De inflatie in Duitsland is het afgelopen jaar uitgekomen op het hoogste niveau sinds 1993. Volgens het Duitse federale statistiekbureau Destatis werd het leven in de grootste economie van Europa gemiddeld 3,1 procent duurder dan een jaar eerder. In 2020 ging het nog om een toename van 0,5 procent.

Dat de consumentenprijzen zo hard zijn opgelopen komt vooral door de gestegen energieprijzen. Die worden door fabrikanten en andere bedrijven doorberekend aan Duitsers.

Ook zijn veel andere grondstoffen de laatste maanden in rap tempo duurder geworden. Dat komt onder meer door verstoringen in de leveringsketens van bedrijven, maar ook door een enorm gestegen vraag te midden van het economische herstel van de coronacrisis.

Verder was er bij de oosterburen sprake van een na-ijleffect van de tijdelijke btw-verlaging van een jaar eerder, die begin 2021 werd teruggedraaid.
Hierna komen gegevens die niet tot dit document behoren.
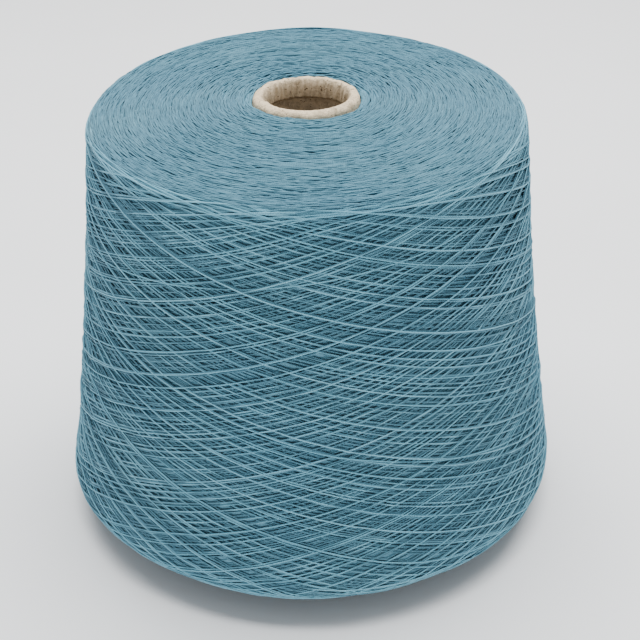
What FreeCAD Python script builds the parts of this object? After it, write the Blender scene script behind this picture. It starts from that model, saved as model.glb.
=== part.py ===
import FreeCAD, Part
import math
import os
import Sketcher

# A cone of knitting yarn: a rolled paperboard cone with a folded-in nose, carrying one
# cross-wound package of yarn, with the transfer tail wound round the bare foot.
# The origin is on the floor, on the cone's axis, and +Z points from foot to nose.
# All lengths are in millimetres and all angles in degrees.

SIZES = {
    # paperboard cone
    "cone_height": 170.0,
    "foot_radius": 37.27,
    "taper_angle": 5.95,
    "wall": 2.4,
    "bead_radius": 2.35,
    "lip_depth": 4.3,
    "foot_edge_round": 0.5,
    "lip_edge_round": 0.6,
    # wound package
    "bare_foot": 16.8,
    "nose_showing": 1.9,
    "package_radius": 96.0,
    "shoulder_ease": 0.6,
    "base_dish": 4.7,
    "crown_rise": 4.8,
    "base_round": 5.0,
    "shoulder_round": 4.5,
    "crown_radius": 800.0,
    # transfer tail
    "yarn_diameter": 0.75,
    "tail_turns": 5.0,
    "tail_pitch": 0.85,
    "tail_height": 6.0,
}

START = 1
END = 2
CENTRE = 3
ORIGIN = (-1, 1)

doc = FreeCAD.newDocument("yarn_cone")
sheet = doc.addObject("Spreadsheet::Sheet", "Sizes")
for row, (alias, value) in enumerate(SIZES.items(), start=1):
    sheet.set(f"A{row}", alias)
    sheet.set(f"B{row}", str(value))
    sheet.setAlias(f"B{row}", alias)
doc.recompute()


def size(alias):
    """A driving dimension, read back from the sheet."""
    return float(sheet.get(alias))


def sized(formula):
    """Turns bare size names in a formula into references to the sheet's cells."""
    for alias in sorted(SIZES, key=len, reverse=True):
        formula = formula.replace(f"<{alias}>", f"Sizes.{alias}")
    return formula


def new_body(name):
    """A body whose name and label are the sub-part's own."""
    body = doc.addObject("PartDesign::Body", name)
    body.Label = name
    body.Placement = FreeCAD.Placement()
    return body


def section_sketch(body, name):
    """A sketch on the body's XZ plane: its x is the radius and its y is the height."""
    plane = next(f for f in body.Origin.OriginFeatures if f.Role == "XZ_Plane")
    sketch = body.newObject("Sketcher::SketchObject", name)
    sketch.AttachmentSupport = [(plane, "")]
    sketch.MapMode = "FlatFace"
    return sketch


def add_line(sketch, start, end):
    """A straight edge between two (radius, height) points."""
    return sketch.addGeometry(Part.LineSegment(FreeCAD.Vector(*start), FreeCAD.Vector(*end)))


def add_arc(sketch, centre, radius, first, last):
    """An arc that runs anticlockwise between two angles in degrees."""
    circle = Part.Circle(FreeCAD.Vector(*centre), FreeCAD.Vector(0, 0, 1), radius)
    return sketch.addGeometry(
        Part.ArcOfCircle(circle, math.radians(first), math.radians(last))
    )


def tie(sketch, *constraint):
    """A constraint with no size of its own."""
    return sketch.addConstraint(Sketcher.Constraint(*constraint))


def bind(sketch, name, formula, *constraint):
    """A named constraint whose value follows a formula of the sheet's cells."""
    index = sketch.addConstraint(Sketcher.Constraint(*constraint))
    sketch.renameConstraint(index, name)
    sketch.setExpression(f"Constraints.{name}", sized(formula))


def place(sketch, name, edge, point, across, up):
    """Fixes a point's radius and height above the floor by two formulas."""
    where = sketch.getPoint(edge, point)
    bind(sketch, f"{name}_radius", across, "DistanceX", *ORIGIN, edge, point, where.x)
    bind(sketch, f"{name}_height", up, "DistanceY", *ORIGIN, edge, point, where.y)


def revolve(body, sketch, name):
    """Turns a closed section once round the sketch's height axis."""
    feature = body.newObject("PartDesign::Revolution", name)
    feature.Profile = sketch
    feature.ReferenceAxis = (sketch, ["V_Axis"])
    feature.Angle = 360.0
    sketch.Visibility = False
    return feature


slope = math.tan(math.radians(size("taper_angle")))
lean = size("taper_angle")
LEAN_OF_WALL = "90 deg + <taper_angle> * 1 deg"
SLOPE = "tan(<taper_angle> * 1 deg)"
RADIUS_AT = f"<foot_radius> - ({{height}}) * {SLOPE}"
SEAT_TOP = "<cone_height> - <nose_showing>"
RIM_CENTRE = "<bare_foot> - <base_dish> + <base_round>"
SHOULDER_CENTRE = f"{SEAT_TOP} - <crown_rise> - <shoulder_round>"


def cone_radius(height):
    """The outer radius of the paperboard wall at a height."""
    return size("foot_radius") - slope * height


def paper_cone():
    """The board cone: a tapered wall folded inwards over a round bead into a short lip."""
    body = new_body("paper_cone")
    sketch = section_sketch(body, "paper_cone_section")
    bead = size("bead_radius")
    rise = size("cone_height") - bead
    normal = math.radians(lean)
    bead_at = (cone_radius(rise) - bead / math.cos(normal), rise)
    outer_top = (
        bead_at[0] + bead * math.cos(normal),
        bead_at[1] + bead * math.sin(normal),
    )
    bore = bead_at[0] - bead
    lip_end = rise - size("lip_depth")
    wall_across = size("wall") / math.cos(normal)
    inner_top = (cone_radius(lip_end) - wall_across, lip_end)
    inner_foot = (size("foot_radius") - wall_across, 0)

    outside = add_line(sketch, (size("foot_radius"), 0), outer_top)
    crest = add_arc(sketch, bead_at, bead, lean, 180)
    lip = add_line(sketch, (bore, rise), (bore, lip_end))
    step = add_line(sketch, (bore, lip_end), inner_top)
    inside = add_line(sketch, inner_top, inner_foot)
    foot = add_line(sketch, inner_foot, (size("foot_radius"), 0))

    tie(sketch, "Tangent", outside, END, crest, START)
    tie(sketch, "Tangent", crest, END, lip, START)
    tie(sketch, "Coincident", lip, END, step, START)
    tie(sketch, "Coincident", step, END, inside, START)
    tie(sketch, "Coincident", inside, END, foot, START)
    tie(sketch, "Coincident", foot, END, outside, START)
    tie(sketch, "Vertical", lip)
    tie(sketch, "Horizontal", step)
    tie(sketch, "Horizontal", foot)
    tie(sketch, "Parallel", inside, outside)
    place(sketch, "foot", outside, START, "<foot_radius>", "0")
    angle = math.radians(90 + lean)
    bind(sketch, "taper", LEAN_OF_WALL, "Angle", outside, angle)
    bind(sketch, "bead", "<bead_radius>", "Radius", crest, bead)
    bind(
        sketch, "bead_height", "<cone_height> - <bead_radius>",
        "DistanceY", *ORIGIN, crest, CENTRE, rise,
    )
    bind(sketch, "lip_length", "<lip_depth>", "DistanceY", lip, END, lip, START, size("lip_depth"))
    bind(
        sketch, "wall_across", "<wall> / cos(<taper_angle> * 1 deg)",
        "DistanceX", foot, START, foot, END, wall_across,
    )
    revolve(body, sketch, "paper_cone_wall")
    doc.recompute()
    soften(body, "foot_edge", 0, "<foot_edge_round>")
    soften(body, "lip_edge", lip_end, "<lip_edge_round>", bore)
    return body


def soften(body, name, height, formula, radius=None):
    """Rounds the circular edges at one height, or the one of them with a given radius."""
    base = body.Tip
    found = []
    for index, edge in enumerate(base.Shape.Edges, start=1):
        box = edge.BoundBox
        level = abs(box.ZMin - height) < 0.01 and abs(box.ZMax - height) < 0.01
        right = radius is None or abs(box.XMax - radius) < 0.01
        if level and right and isinstance(edge.Curve, Part.Circle):
            found.append(f"Edge{index}")
    fillet = body.newObject("PartDesign::Fillet", name)
    fillet.Base = (base, found)
    fillet.setExpression("Radius", sized(formula))
    doc.recompute()


def wound_yarn():
    """The package: one closed solid with the winding's outer shape, seated on the cone.

    The base face is dished, the side leans in like the cone, the shoulder is rounded and
    the top face rises in a shallow crown to just under the cone's bead.
    """
    body = new_body("wound_yarn")
    sketch = section_sketch(body, "wound_yarn_section")
    base = size("base_round")
    shoulder = size("shoulder_round")
    crown = size("crown_radius")
    low = (cone_radius(size("bare_foot")), size("bare_foot"))
    seat_top = size("cone_height") - size("nose_showing")
    high = (cone_radius(seat_top), seat_top)
    rim_plane = size("bare_foot") - size("base_dish")
    top_plane = seat_top - size("crown_rise")
    base_at = (size("package_radius") - base, rim_plane + base)
    fall_in = slope * (top_plane - shoulder - base_at[1]) + size("shoulder_ease")
    shoulder_at = (size("package_radius") - fall_in - shoulder, top_plane - shoulder)

    def on(centre, radius, degrees):
        turn = math.radians(degrees)
        return (centre[0] + radius * math.cos(turn), centre[1] + radius * math.sin(turn))

    # first guesses for the directions that the tangencies then settle
    side_lean = math.degrees(
        math.atan2(base_at[0] - shoulder_at[0], shoulder_at[1] - base_at[1])
    )
    fall = math.degrees(math.atan2(low[1] - rim_plane, base_at[0] - low[0]))
    drop = math.degrees(math.atan2(high[1] - top_plane, shoulder_at[0] - high[0]))
    reach = math.hypot(high[1] - top_plane, shoulder_at[0] - high[0])
    bow = math.degrees(math.asin(reach / 2 / crown))
    crest_out = 90 - drop - bow
    crest_in = 90 - drop + bow
    crown_at = on(on(shoulder_at, shoulder, crest_out), crown, crest_out + 180)

    bottom = add_line(sketch, low, on(base_at, base, -90 - fall))
    rim = add_arc(sketch, base_at, base, -90 - fall, side_lean)
    side = add_line(sketch, on(base_at, base, side_lean), on(shoulder_at, shoulder, side_lean))
    edge = add_arc(sketch, shoulder_at, shoulder, side_lean, crest_out)
    top = add_arc(sketch, crown_at, crown, crest_out, crest_in)
    seat = add_line(sketch, high, low)

    tie(sketch, "Tangent", bottom, END, rim, START)
    tie(sketch, "Tangent", rim, END, side, START)
    tie(sketch, "Tangent", side, END, edge, START)
    tie(sketch, "Tangent", edge, END, top, START)
    tie(sketch, "Coincident", top, END, seat, START)
    tie(sketch, "Coincident", seat, END, bottom, START)
    bind(sketch, "rim_bend", "<base_round>", "Radius", rim, base)
    bind(sketch, "shoulder_bend", "<shoulder_round>", "Radius", edge, shoulder)
    bind(sketch, "crown", "<crown_radius>", "Radius", top, crown)
    place(
        sketch, "rim_centre", rim, CENTRE,
        "<package_radius> - <base_round>", RIM_CENTRE,
    )
    inwards = f"(({SHOULDER_CENTRE}) - ({RIM_CENTRE})) * {SLOPE} + <shoulder_ease>"
    place(
        sketch, "shoulder_centre", edge, CENTRE,
        f"<package_radius> - ({inwards}) - <shoulder_round>", SHOULDER_CENTRE,
    )
    place(
        sketch, "seat_low", seat, END,
        RADIUS_AT.format(height="<bare_foot>"), "<bare_foot>",
    )
    place(
        sketch, "seat_high", seat, START,
        RADIUS_AT.format(height=SEAT_TOP), SEAT_TOP,
    )
    revolve(body, sketch, "wound_yarn_package")
    return body


def transfer_tail():
    """The bunch of turns round the bare foot, which ends in the package's first yarn.

    It is one closed band with a half-round edge above and below, as thick as the yarn.
    """
    body = new_body("transfer_tail")
    sketch = section_sketch(body, "transfer_tail_section")
    thick = size("yarn_diameter")
    width = size("tail_turns") * size("tail_pitch")
    low = size("tail_height")
    high = low + width
    normal = math.radians(lean)
    out = (thick * math.cos(normal), thick * math.sin(normal))
    inner_low = (cone_radius(low), low)
    inner_high = (cone_radius(high), high)
    outer_low = (inner_low[0] + out[0], inner_low[1] + out[1])
    outer_high = (inner_high[0] + out[0], inner_high[1] + out[1])

    def middle(first, second):
        return ((first[0] + second[0]) / 2, (first[1] + second[1]) / 2)

    outside = add_line(sketch, outer_low, outer_high)
    above = add_arc(sketch, middle(inner_high, outer_high), thick / 2, lean, lean + 180)
    inside = add_line(sketch, inner_high, inner_low)
    below = add_arc(sketch, middle(inner_low, outer_low), thick / 2, lean + 180, lean + 360)

    tie(sketch, "Tangent", outside, END, above, START)
    tie(sketch, "Tangent", above, END, inside, START)
    tie(sketch, "Tangent", inside, END, below, START)
    tie(sketch, "Tangent", below, END, outside, START)
    place(sketch, "low", inside, END, RADIUS_AT.format(height="<tail_height>"), "<tail_height>")
    angle = math.radians(90 + lean)
    bind(sketch, "lean", LEAN_OF_WALL, "Angle", outside, angle)
    bind(sketch, "edge", "<yarn_diameter> / 2", "Radius", below, thick / 2)
    bind(
        sketch, "width", "<tail_turns> * <tail_pitch>",
        "DistanceY", inside, END, inside, START, width,
    )
    revolve(body, sketch, "transfer_tail_band")
    return body


parts = [paper_cone(), wound_yarn(), transfer_tail()]
doc.recompute()

for item in doc.Objects:
    if "Invalid" in item.State or "Error" in item.State:
        raise RuntimeError(f"{item.Label} didn't build: {item.State}")
for part in parts:
    if part.Shape.isNull() or not part.Shape.isValid():
        raise RuntimeError(f"{part.Label} has no valid shape")

os.makedirs("parts", exist_ok=True)
for part in parts:
    part.Shape.exportStep(f"parts/{part.Label}.step")
    box = part.Shape.optimalBoundingBox(False)
    print(
        f"{part.Label}: {len(part.Shape.Solids)} solid, {part.Shape.Volume / 1000:.1f} cm3, "
        f"{box.XLength:.1f} across, {box.ZMin:.2f} to {box.ZMax:.2f} high"
    )
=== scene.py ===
import math

import bpy
import numpy as np
from mathutils import Euler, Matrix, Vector
from mathutils.bvhtree import BVHTree


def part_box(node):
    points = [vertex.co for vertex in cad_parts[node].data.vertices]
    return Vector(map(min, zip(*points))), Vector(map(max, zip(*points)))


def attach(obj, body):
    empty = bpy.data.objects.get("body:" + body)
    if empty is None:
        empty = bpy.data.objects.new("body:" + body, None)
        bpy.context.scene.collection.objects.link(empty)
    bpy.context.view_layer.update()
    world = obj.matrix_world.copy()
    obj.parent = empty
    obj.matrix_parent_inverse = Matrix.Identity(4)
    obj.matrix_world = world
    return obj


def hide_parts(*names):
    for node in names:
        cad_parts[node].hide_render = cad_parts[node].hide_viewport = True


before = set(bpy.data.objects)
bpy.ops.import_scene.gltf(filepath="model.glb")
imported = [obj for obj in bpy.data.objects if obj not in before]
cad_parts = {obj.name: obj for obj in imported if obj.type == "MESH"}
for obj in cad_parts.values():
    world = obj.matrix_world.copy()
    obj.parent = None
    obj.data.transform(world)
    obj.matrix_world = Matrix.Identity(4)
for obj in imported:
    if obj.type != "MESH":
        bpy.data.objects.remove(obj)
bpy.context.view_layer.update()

MM = 0.001
SEED = 20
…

Ook golden er sinds januari vorig jaar CO2-heffingen die impact hadden.

Lichte daling Duitse inflatie in december

In de maand december liep de inflatie volgens maandcijfers wel iets terug van de piek van november. Toen was met een inflatie van 6 procent op jaarbasis nog sprake van het hoogste maandcijfer in decennia volgens de Europese geharmoniseerde meetmethode. Maar in december lagen de prijzen in doorsnee nog maar 5,7 procent hoger dan in dezelfde maand een jaar eerder.

Aan de andere kant is de inflatie in Duitsland niet meer beperkt tot een paar sectoren, maar breed verspreid over de economie, signaleert econoom Carsten Brzeski van ING. "Hoewel de huidige inflatiecijfers een piek lijken te vormen, is het onwaarschijnlijk dat de inflatie in een rechte lijn gaat afnemen. Waarschijnlijk vindt er eerst een bredere verspreiding plaats van prijsstijgingen, en komt er pas aan het eind van het jaar verlichting."
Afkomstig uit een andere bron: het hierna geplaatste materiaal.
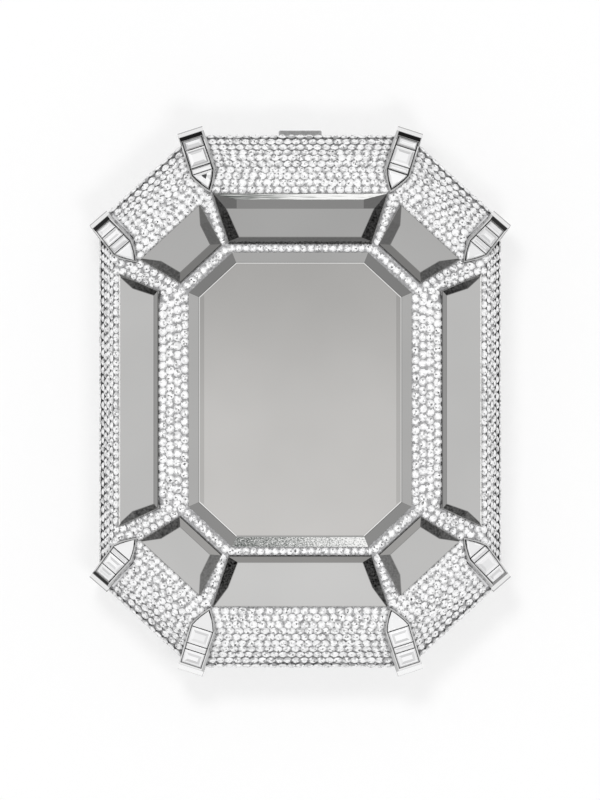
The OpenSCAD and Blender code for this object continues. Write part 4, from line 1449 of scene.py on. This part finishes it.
def screw_setter():
    tree, start = new_tree("screw_setter", {
        "Head Radius": 0.0008, "Head Height": 0.00044, "Slot Width": 0.00022, "Shank Radius": 0.00045,
        "Shank Length": 0.0024, "Seed": 11}, "Screws")
    head_r, head_h, shank_len = [(start, name) for name in ("Head Radius", "Head Height", "Shank Length")]
    head = cone(tree, 24, add_math(tree, "MULTIPLY", head_r, HEAD_TAPER), head_r, head_h, "NGON")
    cutter = add_node(tree, "GeometryNodeMeshCube", {
        "Size": vector_of(tree, add_math(tree, "MULTIPLY", head_r, SLOT_LEN), (start, "Slot Width"), head_h)})
    raised = shifted(tree, (cutter, "Mesh"), Translation=vector_of(tree, z=head_h))
    slotted = add_node(tree, "GeometryNodeMeshBoolean", {"Mesh 1": (head, "Mesh"), "Mesh 2": raised},
                       operation="DIFFERENCE")
    shank = add_node(tree, "GeometryNodeMeshCylinder", {"Vertices": 16, "Radius": (start, "Shank Radius"),
                                                        "Depth": shank_len})
    below = vector_of(tree, z=add_math(tree, "MULTIPLY", shank_len, SHANK_SINK))
    screw = joined(tree, (slotted, "Mesh"), shifted(tree, (shank, "Mesh"), Translation=below))
    turn = turned_to_facing(tree, start, (0, 0, 0), (0, 0, math.pi))
    return end_tree(tree, start, set_on_points(tree, start, screw, Rotation=turn), "Screws")


SCREW_SHARES, SCREW_PROUD, SCREW_Z = (-0.4, -0.13, 0.13, 0.4), 0.8, 3.556
screws_tree = screw_setter()
for half in HALVES:
    placed = [((2 * share * HINGE_HALF, -(END[0] - INNER_D) + SCREW_PROUD, SCREW_Z), (0, 1, 0), 1.0)
              for share in SCREW_SHARES]
    source = points_object("screw_places", placed, half)
    screws = grown(source, screws_tree, f"{half}_leaf_screws", {"Material": steel})
    settle(screws, body_of_half(half), "spring_steel", f"{half}_hinge_screws")
    print(screws.name, triangles(screws), "triangles")

# %% [markdown]
# ## Leather linings and their stitches
#
# Each half is lined with thin pewter leather, glued over board, so it follows the shell closely and
# is soft only at its folds. Its free edge by the rim is sewn down. The grain is a bump of small
# pebbles; the stitches are arched threads, half sunk in the leather, placed by Geometry Nodes.

# %% Leather and thread
lining_leather, tree, shader = new_finish("lining_leather", Roughness=0.46, Metallic=0.35)
pebbles = cells_on_object(tree, 1100, "SMOOTH_F1")
hide_stops = [(0.1, (0.56, 0.54, 0.53)), (0.6, (0.42, 0.405, 0.4))]
wire(tree, shader, {"Base Color": ramp_from(tree, pebbles, hide_stops),
                    "Normal": bump_from(tree, pebbles, -0.00012, 0.6)})
thread, tree, shader = new_finish("lining_thread", Roughness=0.6)
thread_stops = [(0.3, (0.36, 0.35, 0.34)), (0.7, (0.5, 0.49, 0.48))]
wire(tree, shader, {"Base Color": ramp_from(tree, noise_on_object(tree, 2500), thread_stops)})
for half in HALVES:
    lining = finish_copy(f"{half}_lining", f"{half}_leather", 0.5, lining_leather, body_of_half(half),
                         "lining_leather", sharp_from=9.0, segments=3)
    print(lining.name, triangles(lining), "triangles")


# %% The node tree that sews
def sewing():
    sizes = {"Stitch Length": 0.0016, "Thread Radius": 0.00016, "Arch": 0.00028, "Seed": 2}
    tree, start = new_tree("sewing", sizes, "Stitches")
    first, last = [vector_of(tree, add_math(tree, "MULTIPLY", (start, "Stitch Length"), share), z=-0.0001)
                   for share in (-0.5, 0.5)]
    line = add_node(tree, "GeometryNodeCurveQuadraticBezier", {
        "Resolution": 5, "Start": first, "End": last, "Middle": vector_of(tree, z=(start, "Arch"))})
    circle = add_node(tree, "GeometryNodeCurvePrimitiveCircle", {"Resolution": 6,
                                                                 "Radius": (start, "Thread Radius")})
    body = add_node(tree, "GeometryNodeCurveToMesh", {"Curve": (line, "Curve"),
                                                      "Profile Curve": (circle, "Curve"), "Fill Caps": True})
    turn = add_node(tree, "FunctionNodeAxesToRotation", {
        0: named(tree, "facing", "FLOAT_VECTOR"), 1: named(tree, "along", "FLOAT_VECTOR")},
        primary_axis="Z", secondary_axis="X")
    size = random_of(tree, start, {2: 0.92, 3: 1.06})
    real = set_on_points(tree, start, (body, "Mesh"), Rotation=(turn, "Rotation"), Scale=(size, 1))
    return end_tree(tree, start, real, "Stitches")


# %% Sew both linings along their edge
SEAM_Z, SEAM_STEP, SEAM_PITCH, SEAM_END, LATCH_HALF = 5.6, 0.3, 2.5, 0.5, 6.5
sewing_tree = sewing()
for half in HALVES:
    placed, along = [], []
    for i, (rings, angle) in enumerate(WALLS):
        r = reach_at(rings, SEAM_Z, INNER_D)
        u0, u1 = wall_span(i, r, lambda other: reach_at(other, SEAM_Z, INNER_D))
        below, above = [reach_at(rings, SEAM_Z + step, INNER_D) for step in (-SEAM_STEP, SEAM_STEP)]
        fall = math.atan2(below - above, 2 * SEAM_STEP)
        for u in share_out(u1 - u0 - 2 * SEAM_END, SEAM_PITCH, i % 2):
            x, y = wall_point(angle, r, u0 + SEAM_END + u)
            if half == "rear" and angle == quarter and abs(x) < LATCH_HALF:
                continue
            facing = (-math.cos(angle) * math.cos(fall), -math.sin(angle) * math.cos(fall), -math.sin(fall))
            placed.append(((x, y, SEAM_Z), facing, 1.0))
            along += [-math.sin(angle), math.cos(angle), 0.0]
    source = points_object("stitch_places", placed, half)
    source.data.attributes.new("along", "FLOAT_VECTOR", "POINT").data.foreach_set("vector", along)
    stitches = grown(source, sewing_tree, f"{half}_stitches", {"Material": thread})
    settle(stitches, body_of_half(half), "lining_leather")
    print(stitches.name, len(placed), "stitches", triangles(stitches), "triangles")

# %% [markdown]
# ## Shells and rims
#
# The shells lie under the stones and the leather and show only as an edge, and the bare rims already
# have their turned shape. These solids stay, and get the finish of plated and polished metal.

# %% Finishes for the solids that stay
for half in HALVES:
    for node, material in ((f"{half}_shell", plated), (f"{half}_rim", polished)):
        target = nodes[node]
        if not target.data.materials:
            target.data.materials.append(material)
        for place in target.material_slots:
            place.material = material
print("dressed solids: shells and rims")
De ontwikkeling van de inflatie in Duitsland is van groot belang voor het rentebeleid van de Europese Centrale Bank, aangezien Duitsland zwaar meeweegt in de eurozone.

De verwachting van de ECB is dat de inflatie in de loop van 2022 weer zal afnemen. Daarom heeft de ECB vooralsnog nauwelijks stappen gezet om het goedkoopgeldbeleid terug te draaien.

Er zijn economen die erop wijzen dat de inflatie nog langere tijd op een relatief hoog niveau kan blijven. Als dat het geval is, dan zou de ECB wellicht in moeten grijpen door versneld het extreem soepele monetaire beleid terug te draaien.

Op het moment dat rentes in de eurozone schoksgewijs zouden stijgen, kan dat onrust veroorzaken op financiële markten. Ook hebben veel eurolanden tijdens de coronacrisis extra schuld op zich genomen. Die kan momenteel spotgoedkoop gefinancierd worden. Maar als rentes stijgen, gaat de hogere schuldenlast ook zwaarder drukken op de staatsfinanciën in de eurozone.